TC: Is there anything else you would like to share with our readers and the tea community?
JS: I would like to encourage everyone to start asking questions about where exactly the tea that you are buying comes from and how it was grown. I think these are very important issues for people to start thinking about and I think you’ll be surprised by how little most tea shops actually know about the tea that they are selling. If you have any questions for me, feel free to contact me at any time at firstname.lastname@example.org.
Having gone to the website, I see that “all natural” means organic basically, as ” they do not use chemicals, herbicides, or synthetic fertilizers / pesticides to grow their tea.”. I do understand that small farmers cannot always afford to get organic certification however. Is that the case with Conundrum farmers? If so, then we’re talking about “Organic Compliant”. If so, what measures are being taken to confirm that the tea is indeed organic? Has any random testing been done?
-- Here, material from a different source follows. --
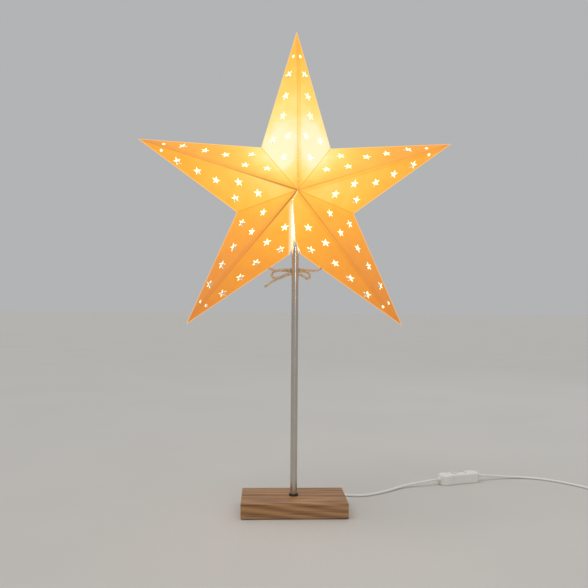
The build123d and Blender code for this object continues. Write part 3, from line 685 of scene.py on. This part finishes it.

This is James from Conundrum Tea, those are some great questions that you have! You are correct, the majority of the farmers that our tea comes from would love to get an organic certification but it’s an extremely costly process and it just isn’t practical for small farms. “Organic Compliant” is another way of stating the “All Natural” label, however the majority of the farms that our tea comes from go way beyond just meeting the organic requirements so we prefer the “All Natural” label instead. Random lab testing has not been done on any of our teas although it is something that we’ve been exploring for a while and we really want to incorporate into the company however it just might not be feasible the small batch teas that we offer. The cultivation methods used by the farmers that our tea comes from is ensured by the best way possible, which is in-person visits / inspections of the farms along with developing relationships with the farmers! The farmers are very open about their cultivation methods and the in-person visits / inspections have proven to be very effective. Thank you for your questions and let me know if you have any more!